In that way, say criminologists watching the trial, racial stereotypes around drug use – the black, hoodie-wearing pot smoker as menacing, the white pot smoker as hapless but harmless – could blur the jury’s impressions about what happened the night of the fatal shooting.
“There are only two possibilties regarding drugs: One is that that people are making the claim that marijuana made Trayvon Martin violent, which would be more legitimate if I’d ever once heard of stoners being violent,” says Alex Tepperman, a University of Florida doctoral student whose paper "Half-Baked: Weed, Race and the Demonization of Trayvon Martin" was presented at a conference in April. “The other claim is that marijuana use makes Travyon Martin immoral and suspicious, and should bring up questions about other activities in his life. In other words, who are we to attack Zimmerman for being suspicious of this morally loose young person?”
Trayvon’s parents and the state of Florida say Zimmerman exhibited “ill will” toward Trayvon, which colored his decision to use his gun to kill the teenager, whom he had followed and confronted, believing he was a potential criminal. Travyon was returning on Feb. 26, 2012, to the home where his dad was staying in Sanford, Fla.’s Retreat at Twin Lakes, toting a bag of Skittles and an Arizona iced tea.
On trial for second-degree murder, Zimmerman told police that he shot Trayvon in self-defense after the teenager slugged him in the nose and beat his head on the sidewalk. “Trayvon Martin caused his own death,” defense attorney Mark O’Mara said Friday.

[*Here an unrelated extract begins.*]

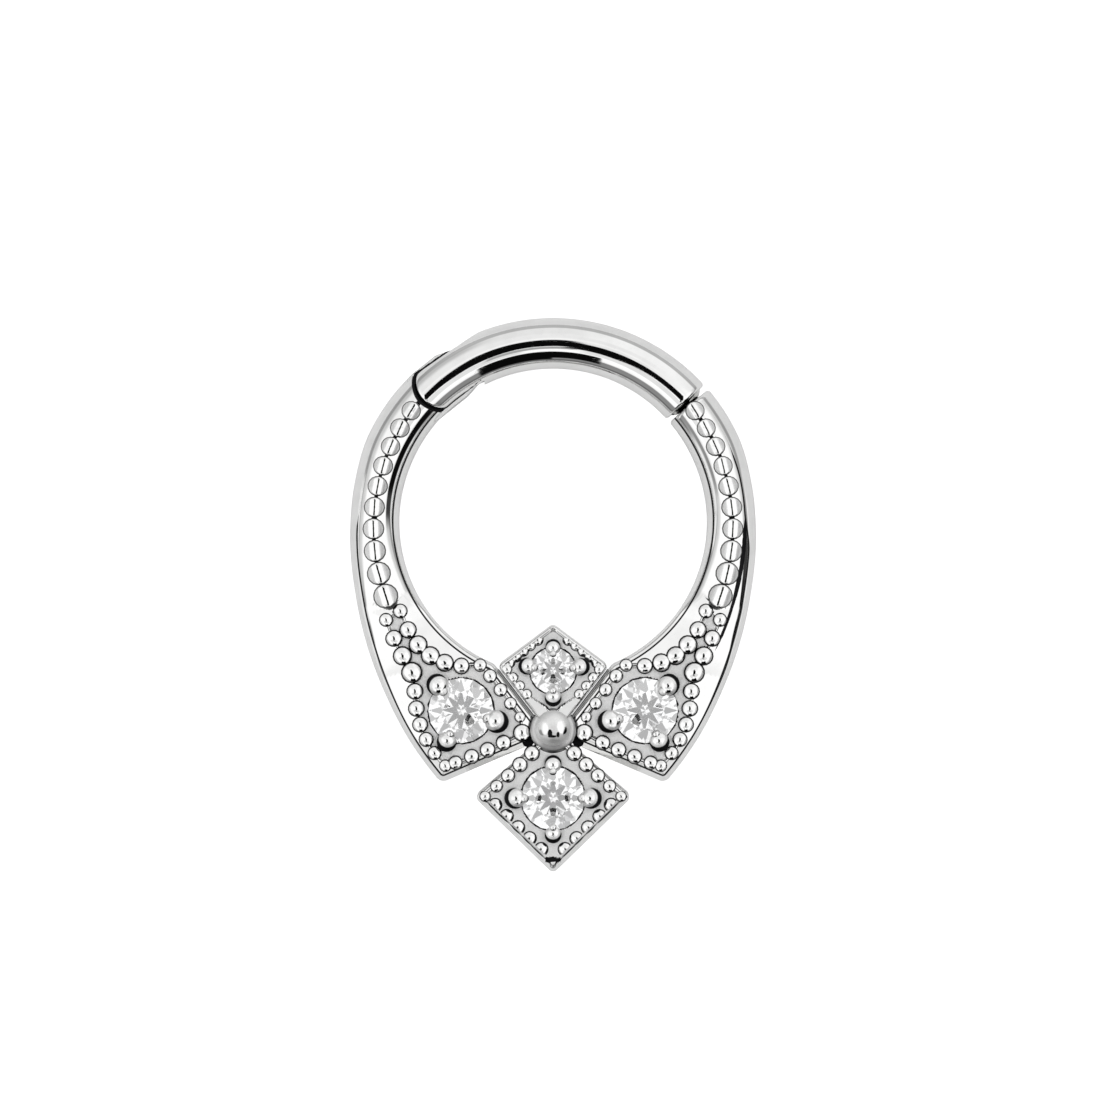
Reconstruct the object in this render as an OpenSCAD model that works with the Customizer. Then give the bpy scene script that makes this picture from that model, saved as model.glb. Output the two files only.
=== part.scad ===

Florida self-defense law says a “reasonable” person can defend himself with deadly force if he fears for his life or great bodily harm. The state says Trayvon is the one who had the right to self-defense after being pursued by an armed stranger.
Nelson has barred most testimony about Trayvon’s social media activities, which included diatribes about pot smoking and street fighting.